SCOTUS may give religious schools a tax win
In America, you can’t be forced to fund schools that teach creationism instead of science, theocracy instead of democracy and discrimination instead of acceptance of difference. Can you?
That’s the question before the Supreme Court in Carson v. Makin — a case with major implications for the historic principle of church-state separation.
In Carson, two sets of parents in Maine claim that the Constitution’s promise of religious freedom actually requires the state to fund religious education at private schools with taxpayer dollars — as a substitute for public education. This interpretation flips the meaning of religious freedom on its head and threatens both true religious freedom and public education.
The case arose because some areas of the state are too rural to maintain traditional public schools. To meet its obligation under the state constitution to provide a public education to all students in the state, Maine offers public education through neighboring public schools or nearby secular private schools in these rural areas. But the two couples, represented by the Institute for Justice, argue that this program must fund religious education as well.
And not just any religious education. The problem here is even bigger than public funds paying for praying, as wrong as that is. Unlike public schools, private religious schools often do not honor civil rights protections, especially for LGBTQ people, women, students with disabilities, religious minorities and the nonreligious.
Both of the private religious schools at issue in Carson discriminate in admissions and employment against non-christians and LGBTQ people.
Temple Academy bars admission to LGBTQ students and students with LGBTQ parents. Its hiring guidelines state that LGBTQ employees will be fired, explaining that “God recognize(s) homosexuals and other deviants as perverted.” At Bangor Christian School, students who come out as LGBTQ are required to undergo “counseling” and must renounce their sexual orientation or gender identity or face expulsion.
One of the listed objectives in a ninth-grade social studies class at Bangor Christian is to “refute the teachings of the Islamic religion with the truth of God’s word.” If the petitioners get their way, Muslim taxpayers in Maine are going to have to fund that teaching.
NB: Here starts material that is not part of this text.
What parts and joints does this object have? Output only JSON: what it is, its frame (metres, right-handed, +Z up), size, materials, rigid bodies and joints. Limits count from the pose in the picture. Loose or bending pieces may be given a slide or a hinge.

The case arrives as recent rulings have chipped away at church-state separation. Most recently, in Espinoza v. Montana Department of Revenue, the Supreme Court held that the state of Montana could not exclude schools from its private school voucher program solely because of their status as religious schools. But that decision stopped far short of saying the state was obligated to pay for religious instruction.
This is where the court — even a court that has been suspicious of anything that smacks of discrimination against religion — must draw the line. If not, it will violate one of the main principles that led our country’s founders to enshrine church-state separation in the Constitution in the first place: to ensure taxpayers are not forced to pay for the private religious education of others.
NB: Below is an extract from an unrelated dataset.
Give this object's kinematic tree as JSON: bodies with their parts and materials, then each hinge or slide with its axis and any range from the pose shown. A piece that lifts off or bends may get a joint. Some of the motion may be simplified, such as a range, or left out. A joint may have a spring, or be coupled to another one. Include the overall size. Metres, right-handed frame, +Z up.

If the court were to agree with the parents, it would also be rejecting the will of threequarters of the states, which long ago enacted clauses in their state constitutions and passed statutes specifically prohibiting public funding of religious education.
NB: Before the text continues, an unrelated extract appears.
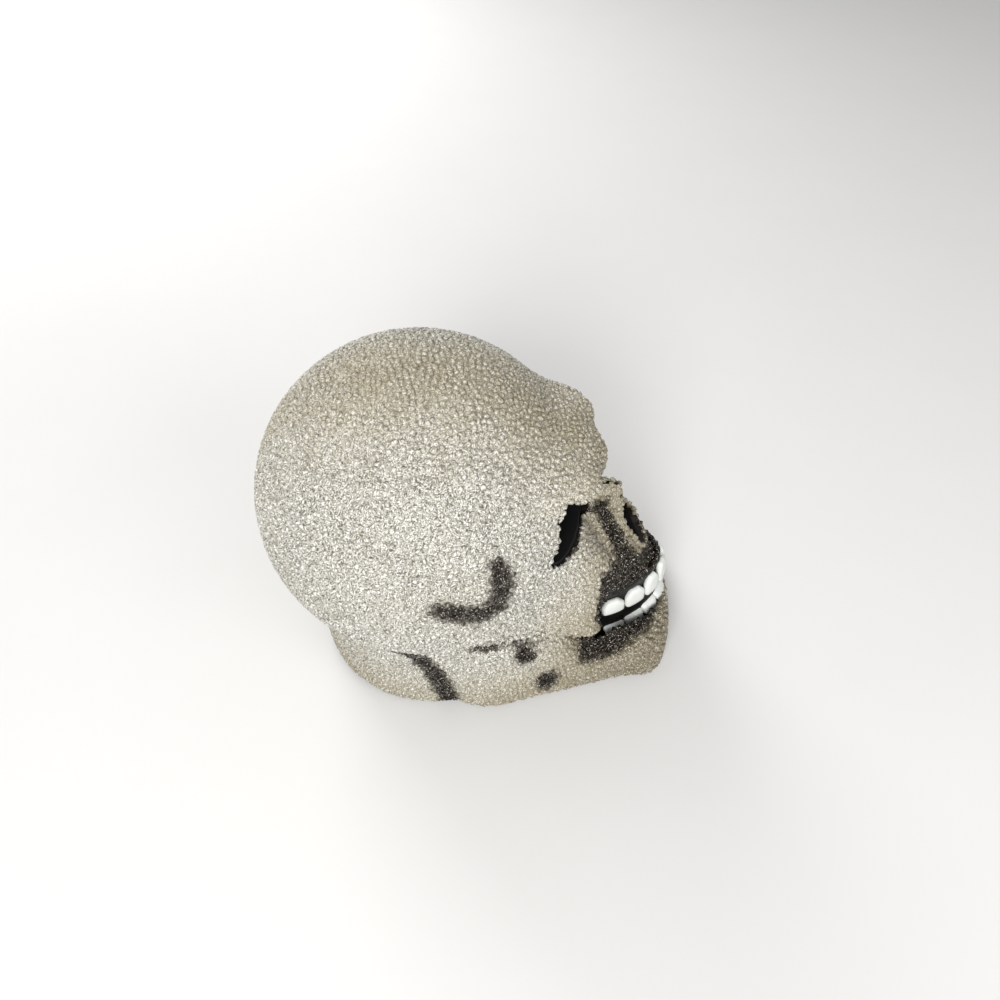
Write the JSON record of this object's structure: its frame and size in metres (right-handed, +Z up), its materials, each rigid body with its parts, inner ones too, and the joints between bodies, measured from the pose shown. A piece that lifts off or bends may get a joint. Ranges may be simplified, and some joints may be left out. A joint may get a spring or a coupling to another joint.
{
  "type": "light-up skull decoration",
  "caption": "Hollow skull of fused clear granules with black-lined sockets, white teeth and a battery light unit let into its flat base.",
  "frame": {"origin": "centre of the bounding box at the table, on the flat underside", "axes": "+X the way the face looks, +Y the skull's left, +Z up"},
  "size_m": [0.1629, 0.119, 0.1382],
  "materials": {
    "granules": "fused clear granules",
    "socket_black": "matte black",
    "gum_black": "glossy black paint",
    "tooth_white": "glossy white paint",
    "housing": "satin white moulding",
    "lens": "milky, half clear",
    "screw_steel": "plated",
    "contact_nickel": "nickel plated",
    "cell_jacket": "printed jacket, no marks",
    "board": "satin lacquer",
    "chip": "matte moulding",
    "lamp": "clear resin",
    "resistor_tan": "lacquered",
    "wire_red": "smooth sheath",
    "wire_black": "smooth sheath",
    "wire_white": "smooth sheath"
  },
  "bodies": {
    "skull": {"skull_shell": "granules", "eye_liner_left": "socket_black", "eye_liner_right": "socket_black", "nose_liner": "socket_black", "mouth_liner": "gum_black", "upper_teeth": "tooth_white", "lower_teeth": "tooth_white", "light_housing": "housing", "light_cover": "housing", "cover_screw_1": "screw_steel", "cover_screw_2": "screw_steel", "cover_screw_3": "screw_steel", "cover_screw_4": "screw_steel", "lens_dome": "lens", "battery_1": "cell_jacket", "battery_2": "cell_jacket", "battery_3": "cell_jacket", "contact_negative": "contact_nickel", "contact_link_front": "contact_nickel", "contact_link_back": "contact_nickel", "contact_positive": "contact_nickel", "switch_case": "screw_steel", "circuit_board": "board", "board_screw_1": "screw_steel", "board_screw_2": "screw_steel", "control_chip": "chip", "resistor": "resistor_tan", "lamp_1": "lamp", "lamp_2": "lamp", "lamp_3": "lamp", "wire_red": "wire_red", "wire_black": "wire_black", "wire_white": "wire_white"},
    "door": {"battery_door": "housing"},
    "door_screw": {"door_screw": "screw_steel"},
    "switch": {"switch_knob": "chip"}
  },
  "joints": [
    {"name": "door_hinge", "type": "hinge", "parent": "skull", "child": "door", "pos_m": [-0.0295, 0, 0.0032], "axis": [0, 1, 0], "range_deg": [0, 95]},
    {"name": "door_screw_turn", "type": "hinge", "parent": "door", "child": "door_screw", "pos_m": [0.0258, 0, 0.003], "axis": [0, 0, 1], "continuous": true},
    {"name": "switch_slide", "type": "slide", "parent": "skull", "child": "switch", "axis": [1, 0, 0], "range_m": [0, 0.003]}
  ]
}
It’s doubly wrong to force taxpayers to fund a school that discriminates when the school is supposed to substitute for public education. A key virtue of public schools is that they are open to all students, regardless of religion, race, sexual orientation, gender identity or ability. Students should never be discriminated against or subjected to a religious test to access what is rightfully theirs.
The Institute for Justice claims that the state’s decision to fund only secular instruction amounts to discrimination against religion. But limiting the use of taxpayer dollars to secular education actually upholds the religious freedom of all citizens.
Imagine if states were required to fund religious teachings in every setting where they contract with private organizations to perform government services. Would people experiencing homelessness be required to attend religious services before they could be housed at the county-funded shelter? Would hungry people be subject to a religious test before they could be served a meal? Would people be forced to accept Jesus as their savior to receive addiction treatment?
That is not religious freedom — it’s religious coercion.
Each of us should get to decide how — and whether — to support religion. People of faith, and those of no religion, should not have to support the inculcation of beliefs with which they disagree. It is up to parents and religious communities to educate their children in their faith. Publicly funded schools should never serve that purpose.